Bei Verfahren in Folge klimapolitischer Proteste sozialer Bewegungen beriefen sich diverse Organisationen und Einzelpersonen in verschiedenen Ländern auf den rechtfertigenden Notstand.[62][63] Das Oberlandesgericht Celle bestätigte eine Verwarnung mit Strafvorbehalt eines Aktivisten wegen Sachbeschädigung, der eine Fassade der Universität Lüneburg mit Wandfarbe bemalt hatte, um gegen den Klimawandel zu protestieren. Das Vorliegen eines rechtfertigenden Notstandes lehnte das Gericht ab. Die Aktion wirke sich nicht unmittelbar auf den Klimawandel aus und sei daher nicht geeignet im Sinne einer Notstandshandlung. Zudem sei auch nicht ersichtlich, dass die Gefahr des Klimawandels nicht anders als durch die Begehung von Straftaten abgewendet werden könne.[64][65] Das Amtsgericht Flensburg sprach 2022 einen Beschuldigten frei, der unrechtmäßig den Flensburger Bahnhofswald betreten hatte.[66] Das Amtsgericht Tiergarten lehnte einen Strafbefehl ab, dem eine dreieinhalbstündige Blockade des Kraftfahrzeugverkehrs vorausging.[67] Auf Beschwerde der Staatsanwaltschaft hob eine Große Strafkammer am Landgericht Berlin jedoch diese Entscheidung auf und verwies das Verfahren zur Entscheidung an einen anderen Amtsrichter. Nach Ansicht dieser Großen Strafkammer hätten die Anliegen und „Fernziele“ der Aktivisten bei der Bewertung außer Betracht zu bleiben, was zur Verwerflichkeit der Blockade führe.[68] Das Amtsgericht Freiburg sprach einen Angeklagten der dreifachen Nötigung durch Straßenblockade frei, merkte in einem mitverhandelten Fall aber auch Eingriffe in das Rechtsgut der Autofahrer an.[69][70]

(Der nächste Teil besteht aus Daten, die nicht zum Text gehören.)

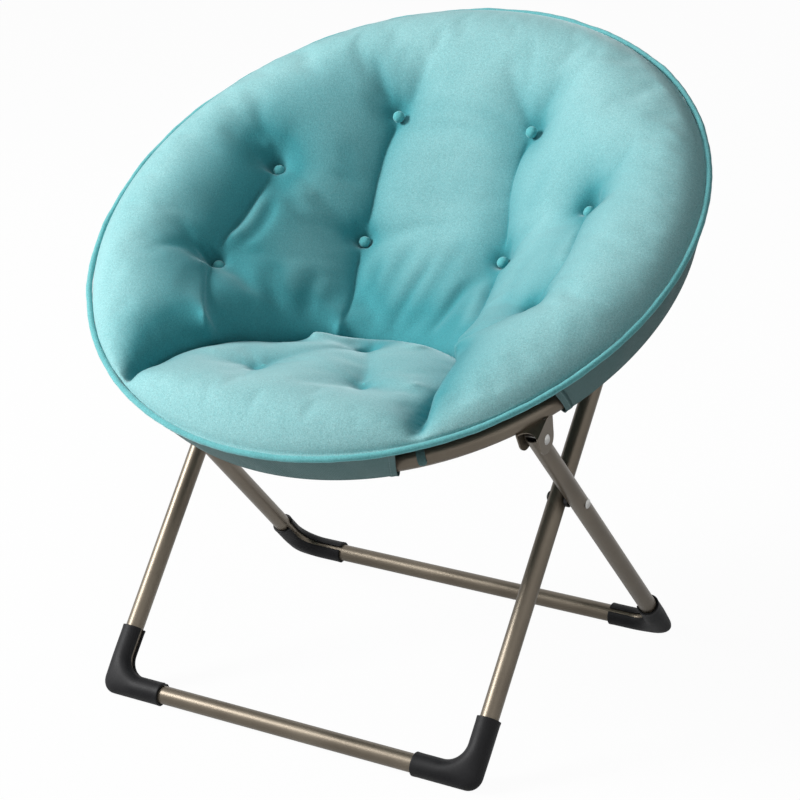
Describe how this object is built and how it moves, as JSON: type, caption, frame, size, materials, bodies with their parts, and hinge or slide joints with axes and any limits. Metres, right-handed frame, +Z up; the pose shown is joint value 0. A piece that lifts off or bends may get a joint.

Der Verfassungsrichter Michael Hassemer betont die Relevanz der Interessenabwägung, hält „die Konsequenzen, die der Menschheit durch das Unterlassen von Klimaschutzmaßnahmen entstehen, […] [für] jedenfalls so gravierend, dass Rechtsbeeinträchtigungen durch Protest bis zu einem gewissen Maß durch Notstand gerechtfertigt und darum hinzunehmen“ seien.[71] Francesca Mascha Klein kommentierte die in Deutschland bis dato weitgehend erfolglosen Plädoyers Anfang 2022 im Verfassungsblog mit: „Je mehr sich […] die Krise verschärft und das politische Handeln unzureichend bleibt, desto einfacher wird sich […] rechtlich vertreten und gerichtlich durchsetzen lassen, dass eine Straftat im Zuge einer Protestaktion zum Schutze des Klimas durch Notstand gerechtfertigt ist.“[72] Auch Legal Tribune Online (LTO) prognostiziert eine zunehmende Bedeutung sich auf den rechtfertigenden Notstand berufende Protestformen. Aufgrund des bezüglich Klima vorherrschenden „Notstand[s] in Permanenz“ sei eine strengere Rechtsauslegung nicht ratsam.[73] Der Klimaaktivist und Rechtsanwalt Mathis Bönte[74] sieht Gerichte vor einer schwerwiegenden Interessenabwägung. Generalisiert überwiege der Rechtfertigungsgrund des Klimaschutzes erst nicht mehr, „wenn sie die Gesellschaft soweit destabilisieren kann, dass staatlicherseits einer Beseitigung der verfassungsmäßigen Ordnung nicht mehr begegnet werden könnte“.[75]